Republican Sen. Lindsey Graham of South Carolina pushed back
that Democrats didn’t complain when a more liberal-leaning court “was pumping
out opinions they liked.”
“Only when we brought constitutional balance back from
having a conservative court was the court a threat to the country,” Graham said
Sunday on CBS’ “Face the Nation.” “What’s been a threat to the country is an
out-of-control liberal court issuing opinions that basically take over every
phase of American life based on nine people’s judgment.”
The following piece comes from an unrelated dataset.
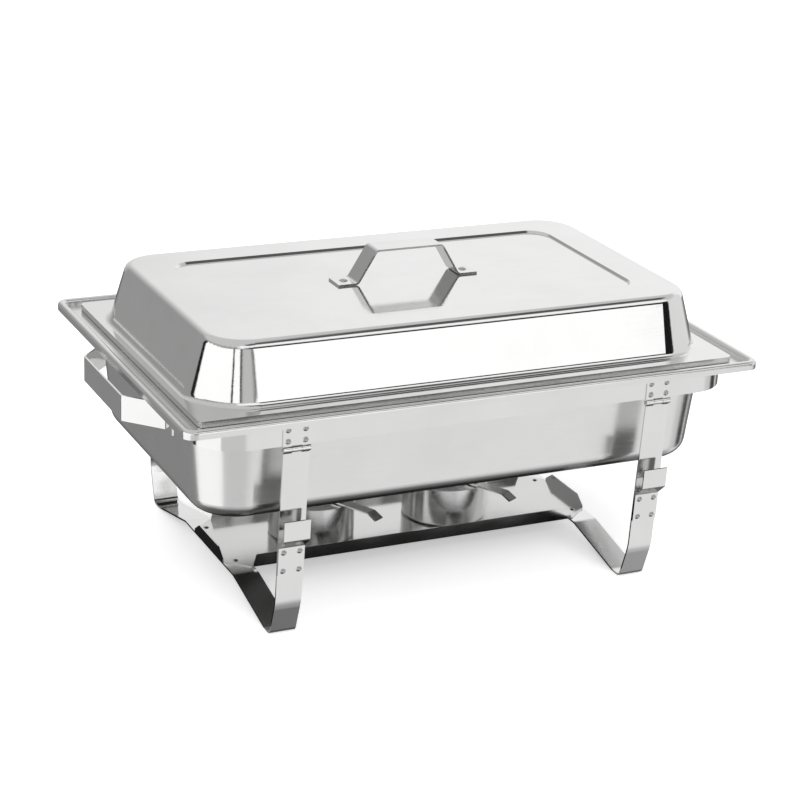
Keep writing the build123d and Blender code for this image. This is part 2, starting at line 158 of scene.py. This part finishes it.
def add_floor():
    half = FLOOR_HALF
    mesh = bpy.data.meshes.new("floor")
    mesh.from_pydata([(-half, -half, 0), (half, -half, 0), (half, half, 0), (-half, half, 0)], [],
                     [(0, 1, 2, 3)])
    floor = bpy.data.objects.new("floor", mesh)
    floor.location.z = FLOOR_LOW
    floor.visible_glossy = False
    scene.collection.objects.link(floor)
    material = bpy.data.materials.new("floor")
    material.use_nodes = True
    shader = material.node_tree.nodes["Principled BSDF"]
    shader.inputs["Base Color"].default_value = (0.92, 0.92, 0.92, 1)
    shader.inputs["Roughness"].default_value = 0.9
    shader.inputs["Specular IOR Level"].default_value = 0.0
    shader.inputs["Emission Color"].default_value = (1, 1, 1, 1)
    shader.inputs["Emission Strength"].default_value = FLOOR_GLOW
    mesh.materials.append(material)


def add_shade():
    """The shade under the dish, which only reflections see."""
    low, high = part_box("frame_band")
    corners = [(low[0], low[1]), (high[0], low[1]), (high[0], high[1]), (low[0], high[1])]
    mesh = bpy.data.meshes.new("shade")
    mesh.from_pydata([(SHADE_REACH[0] * x, SHADE_REACH[1] * y, 0) for x, y in corners], [],
                     [(0, 1, 2, 3)])
    shade = bpy.data.objects.new("shade", mesh)
    shade.location.z = SHADE_LOW
    shade.visible_camera = False
    shade.visible_diffuse = False
    shade.visible_shadow = False
    scene.collection.objects.link(shade)
    material = bpy.data.materials.new("shade")
    material.use_nodes = True
    shader = material.node_tree.nodes["Principled BSDF"]
    shader.inputs["Base Color"].default_value = (0.03, 0.03, 0.03, 1)
    shader.inputs["Roughness"].default_value = 1.0
    shader.inputs["Specular IOR Level"].default_value = 0.0
    mesh.materials.append(material)


class Studio(Nodes):
    """The room that the steel reflects, as brightness by direction in degrees: turn is counted
    anticlockwise from the left, 20 degrees to the front, and rise from the horizon."""

    def __init__(self, tree):
        super().__init__(tree)
        way = self.add("ShaderNodeTexCoord").outputs["Generated"]
        turned = self.add("ShaderNodeVectorRotate", {"Vector": way, "Angle": ROOM_TURN},
                          rotation_type="Z_AXIS")
        part = self.add("ShaderNodeSeparateXYZ", {0: turned.outputs[0]}).outputs
        self.turn = self.math("MULTIPLY", self.math("ARCTAN2", part[1], part[0]), 180 / pi)
        self.rise = self.math("MULTIPLY", self.math("ARCSINE", part[2]), 180 / pi)
        self.light = WALL_DARK

    def band(self, value, low, high, soft):
        """1 between low and high, falling to 0 over soft degrees at each end."""
        up = self.add("ShaderNodeMapRange", {0: value, 1: low - soft / 2, 2: low + soft / 2},
                      interpolation_type="SMOOTHSTEP").outputs[0]
        down = self.add("ShaderNodeMapRange", {0: value, 1: high - soft / 2, 2: high + soft / 2,
                                               3: 1.0, 4: 0.0},
                        interpolation_type="SMOOTHSTEP").outputs[0]
        return self.math("MULTIPLY", up, down)

    def paint(self, mask, light):
        mixed = self.add("ShaderNodeMix", {0: mask}, data_type="FLOAT")
        self.put(mixed.inputs[2], self.light)
        self.put(mixed.inputs[3], light)
        self.light = mixed.outputs[0]

    def panel(self, turn, rise, light, soft=(3, 3)):
        """A panel that spans turn and rise, each (low, high), of the given brightness."""
        self.paint(self.math("MULTIPLY", self.band(self.turn, *turn, soft[0]),
                             self.band(self.rise, *rise, soft[1])), light)

    def oval(self, turn, rise, light, soft=0.3):
        """An oval light at turn and rise, each (middle, half width)."""
        across = self.math("DIVIDE", self.math("SUBTRACT", self.turn, turn[0]), turn[1])
        up = self.math("DIVIDE", self.math("SUBTRACT", self.rise, rise[0]), rise[1])
        away = self.math("ADD", self.math("MULTIPLY", across, across),
                         self.math("MULTIPLY", up, up))
        self.paint(self.add("ShaderNodeMapRange", {0: away, 1: 1 - soft, 2: 1 + soft, 3: 1.0,
                                                   4: 0.0}).outputs[0], light)


def add_light():
    world = bpy.data.worlds.new("studio")
    scene.world = world
    world.use_nodes = True
    world.node_tree.nodes.clear()
    n = Studio(world.node_tree)
    # the back wall, bright behind the right half and dark behind the left
    back = n.spread(n.turn, -136, -90, WALL_LIGHT, WALL_DARK)
    n.paint(n.band(n.turn, -200, -60, 20), back)
    n.panel((100, 200), (-90, 90), 0.80, (30, 3))
    # the ceiling
    n.panel((-200, 200), (34, 100), 0.62, (3, 14))
    n.panel((45, 128), (29, 50), 1.05, (12, 5))
    n.panel((70, 170), (52, 68), 0.10, (16, 6))
    # the floor behind, on the left, and in front, and its dark middle
    n.panel((-200, -95), (-100, -8), 0.16, (20, 8))
    n.panel((-100, -40), (-100, -12), 0.27, (20, 6))
    n.panel((0, 150), (-100, -12), 0.66, (12, 10))
    n.panel((80, 130), (-46, -14), 0.86, (8, 6))
    n.panel((-45, 22), (-45, 12), 1.15, (4, 12))
    n.panel((-200, 200), (-100, -52), 0.10, (3, 26))
    # the side light, its frame, and the gap beside it
    n.panel((-46, 34), (-14, 24), 1.20, (2, 6))
    n.panel((-56, -46), (-24, 24), 0.01, (3, 4))
    n.panel((33, 37), (-12, 26), 0.02, (1.5, 3))
    # the front light, dark above it and at both its ends
    n.panel((37, 122), (15, 25), 0.02, (4, 4))
    n.panel((37, 103), (-14, 15), 1.22, (1.5, 4))
    n.panel((103, 121), (-13, 26), 0.01, (2, 4))
    n.panel((50, 81), (-14, 18), 0.02, (1.5, 3))
    n.oval((66, 14.5), (5, 12), 0.58)
    n.panel((150, 172), (-34, -16), 0.03, (6, 6))
    path = n.add("ShaderNodeLightPath").outputs["Is Glossy Ray"]
    seen = n.add("ShaderNodeMix", {0: path}, data_type="FLOAT")
    n.put(seen.inputs[2], 1.0)
    n.put(seen.inputs[3], n.light)
    background = n.add("ShaderNodeBackground", {"Strength": seen.outputs[0]})
    background.inputs["Color"].default_value = (1, 1, 1, 1)
    output = n.add("ShaderNodeOutputWorld")
    world.node_tree.links.new(background.outputs[0], output.inputs[0])
    sun = bpy.data.lights.new("key", "SUN")
    sun.energy = 0.6
    sun.angle = radians(60)
    sun.specular_factor = 0.0
    key = bpy.data.objects.new("key", sun)
    key.visible_glossy = False
    key.rotation_euler = (radians(35), radians(-25), 0)
    scene.collection.objects.link(key)


add_floor()
add_shade()
add_light()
The announcement marks a remarkable evolution for Biden, who
as a candidate had been wary of calls to reform the high court. But over the
course of his presidency, he has become increasingly vocal about his belief
that the court has abandoned mainstream constitutional interpretation.
Last week, he announced during an Oval Office speech that he
would pursue Supreme Court reform during his final months in office, calling
it “critical to our democracy.”
Harris, in her unsuccessful bid for the 2020 Democratic
presidential nomination, had expressed being open to a conversation about
expanding the nine-member court. The proposals unveiled on Monday do not
include such an effort, which is something Biden as a candidate viewed
skeptically.
As a vice presidential candidate, Harris notably dodged
questions about her earlier stance on the issue during her October
2020 debate with Vice President Mike Pence.
The Harris campaign and aides to the vice president did not
respond to queries about Harris’ involvement in shaping the Biden proposal and
whether she would pursue any other court reform efforts should she be elected.
The White House in a statement said, “Biden and Vice
President Harris look forward to working with Congress and empowering the
American people to prevent the abuse of Presidential power, restore faith in
the Supreme Court, and strengthen the guardrails of democracy.”